Is it time to reassess our view on bonds?
Recently Ray Dalio the founder of the world’s largest hedge fund firm said that he didn’t like bonds in a portfolio. He argued that they were too volatile for the low yield that they offered by explaining that one day’s price change could often be more than one year’s yield. With central bank throughout the world cutting rates to record lows it is not surprising. The US has zero percent interest rates, some European countries have cut to negative territory and even emerging markets who were the only ones providing decent yields are threatening to cut rates further.
It wasn’t that long ago, in 2007 to be precise that the Federal Funds Rate was at a decent 5.2%. Then the financial crisis hit and we have since then been stuck with close to zero rates. Although US government bonds provide very little interest they have shown to be precious in times of stock market declines like in March 2020.

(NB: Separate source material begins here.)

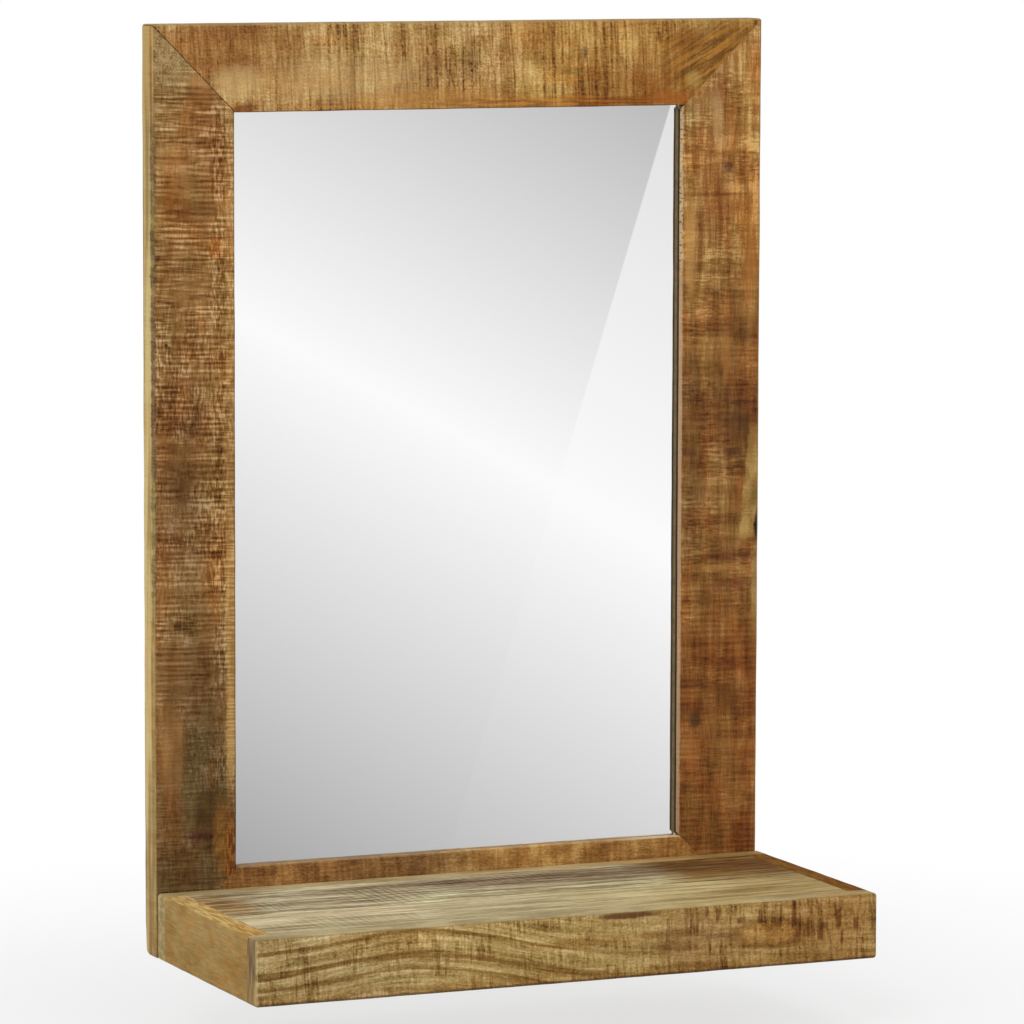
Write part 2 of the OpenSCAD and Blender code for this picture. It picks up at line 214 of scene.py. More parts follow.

Investment grade corporate bonds are lower in quality than government bonds but offer better yields. They are less volatile than stocks but offer little protection in market crashes. High yield bonds offer the worst credit quality but offer the highest yields. However, they tend to be as volatile as equities but have less capital appreciation potential.
Of course this quick take on bonds does not cover the full range of bonds out there such as, emerging market bonds, convertible bonds or cat bonds to name a few. However, the key takeaway is that low yields have diminished the appeal of bonds and therefore their allocation in portfolios should be reduced. Sovereign bonds offer very little yield and should probably be considered as protection against volatility. Corporate bonds offer better yields and better growth prospects and should probably be the core bond holding. High yield bonds which have a risk profile similar to stocks should be used primarily if there is a need for income but have little or in some cases no capital appreciation potential.